Selzer’s most recent poll, conducted Jan. 2-8, showed Sanders at 20 percent, Warren at 17 percent, Buttigieg at 16 percent and Biden at 15 percent. The next-closest candidate was Sen. Amy Klobuchar of Minnesota, at 6 percent, though other surveys have showed Klobuchar with more support.

That survey did not point to record-breaking turnout, Selzer has said, though she warned that a surge of new caucus-goers sometimes isn’t apparent until the final days.

Between the crowded field and the looming viability threshold, there is little precedent for how Monday night could play out, said Joe Lenski, an executive vice president at Edison Research, which will conduct entrance polls on Monday night for a consortium of news organizations, including ABC News, CBS News, CNN and NBC News.

“We have never had a situation where you’ve had four, maybe even five, candidates all bunched up, sniffing the threshold,” Lenski said.

The closest analogy, Lenski said, is the 2004 Democratic caucuses, when there were also four top candidates: Edwards, John Kerry, Howard Dean and Dick Gephardt.

Selzer’s final poll nailed the order: Kerry first, followed by Edwards, Dean and Gephardt. But, notably, the race wasn’t as close as it looked in the poll, which had the top four candidates within 8 percentage points. Kerry pulled away, while Edwards claimed a solid second place. But Dean and Gephardt sagged — and Gephardt, the congressman from neighboring Missouri, finished with fewer than 12 percent of delegates.

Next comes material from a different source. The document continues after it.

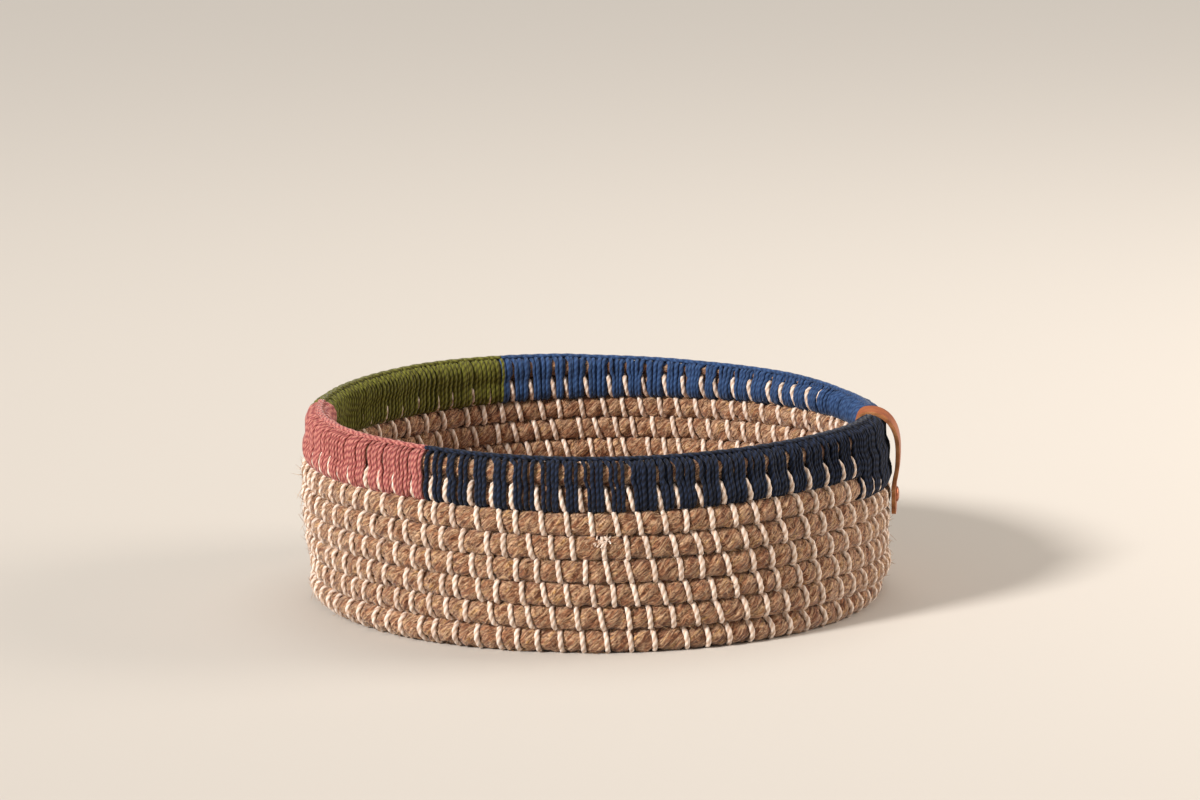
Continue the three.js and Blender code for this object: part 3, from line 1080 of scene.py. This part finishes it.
@dataclass(frozen=True)
class YarnColour:
    """One colour of yarn on the rim.

    Attributes:
        name: Name of the piece and of its CAD node.
        finish: Its finish.
        places: Where it starts and ends, in degrees round the basket.
        spacings: Distances between strands, spread evenly from its start to its end.
        width_share: Half width of a strand as a share of the distance to the next one.
        upper_share: How far the strands give way to the stitches on the upper course.
        under_depth: How deep the strands of the layer under it lie.
        stitch_room: Width of the gap that the strands leave for a stitch.
        tall_place: Place past which it covers three courses, if any.
        bare: Degrees at its start where only the ridge on the rim covers the rope.
        single: Degrees at its start where the layer under the strands is left out.
    """

    name: str
    finish: SpunFinish
    places: Pair
    spacings: tuple[float, ...]
    width_share: float
    upper_share: float
    under_depth: float
    stitch_room: float
    tall_place: float | None = None
    bare: float = 0.0
    single: float = 0.0


COLOURS = (
    YarnColour("wrap_blue", BLUE, (1.0, 111.0), (1.7, 1.9, 2.1), 0.4, 0.9, 0.75, 2.7),
    YarnColour("wrap_green", GREEN, (111.0, 175.0), (1.8, 1.75), 0.41, 0.35, 0.65, 0.5),
    YarnColour("wrap_rose", ROSE, (175.0, 234.0), (1.8, 1.85), 0.38, 0.4, 0.8, 2.4),
    YarnColour(
        "wrap_navy", NAVY, (234.0, 359.0), (2.4, 2.0, 1.8, 1.55, 1.5), 0.37, 0.85, 0.75, 2.4,
        tall_place=332.0, bare=1.4, single=42.0,
    ),
)


@dataclass
class YarnWrap:
    """Yarn of one colour wound round the top courses, with a ridge of loops along the rim.

    A strand bends at angles in the rope's section, and gives way to the stitches by a fixed part and a
    part of the colour's upper share: in the lowest course, in one above it and in the groove over each.
    On the rim there is no fixed part.
    """

    coil: Coil
    plan: StitchPlan
    colour: YarnColour
    half_thickness: float = 0.7
    proud: float = 0.5
    groove_dip: float = 0.6
    thin_lift: float = 0.2
    widest: float = 0.78
    width_spread: Pair = (-0.16, 0.1)
    spacing_spread: Pair = (-0.24, 0.3)
    bulge_spread: float = 0.12
    shift_spread: float = 0.05
    slant: float = 0.2
    lean: float = 1.3
    give: Pair = (0.35, 1.15)
    low_bends: tuple[Triple, ...] = ((-76, 1, 0), (-40, 1, 0), (-10, 0.95, 0), (16, 0.7, 0.3))
    high_bends: tuple[Triple, ...] = ((-14, 0.5, 0.5), (0, 0.4, 0.6), (14, 0.3, 0.7))
    rim_bends: tuple[Pair, ...] = ((-14, 0.85), (16, 1), (42, 0.9), (66, 0.3))
    low_groove: Pair = (0.35, 0.65)
    high_groove: Pair = (0.2, 0.8)
    ridge_step: float = 1.1
    ridge_angle: float = 89.0
    ridge_sway: float = 0.12
    ridge_reach: float = 1.15
    ridge_swing: float = 0.14
    ridge_pitch: float = 11.0
    ridge_half_width: float = 0.95
    tab_place: float = 354.5
    tab_press: float = 0.75
    tab_reach: Pair = (3.6, 6.0)

    @property
    def round_rim(self) -> float:
        """Length of one turn of the rim."""
        return FULL_TURN * self.coil.rim_radius

    def build(self) -> None:
        """Makes the winding with its ridge."""
        random = np.random.default_rng(SEED + len(self.colour.name) * 7 + int(self.colour.places[0]))
        tops = self._tops(random)
        between = (tops[1:] + tops[:-1]) / 2
        between = between[between < self.coil.rim_turn(self.colour.places[0] + self.colour.single)]
        tubes = [
            self._winding(tops, random, 0.0), self._winding(between, random, self.colour.under_depth),
            self._ridge(0.0), self._ridge(math.pi),
        ]
        piece = make_piece(self.colour.name + "_yarn", tubes, self.colour.finish.material())
        settle(piece, self.colour.finish.name, self.colour.name)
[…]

How much of that movement was late momentum and how much was voters rearranging during the caucus process isn’t clear — the state Democratic Party didn’t release an initial, raw vote count in 2004. But Lenski said he doesn’t expect any dramatic swings in the closing days before Monday’s caucuses.

“I don’t think there’s going to be a lot of late movement here,” he said. “This is different than ’04 in that I think all these candidates are much better known.”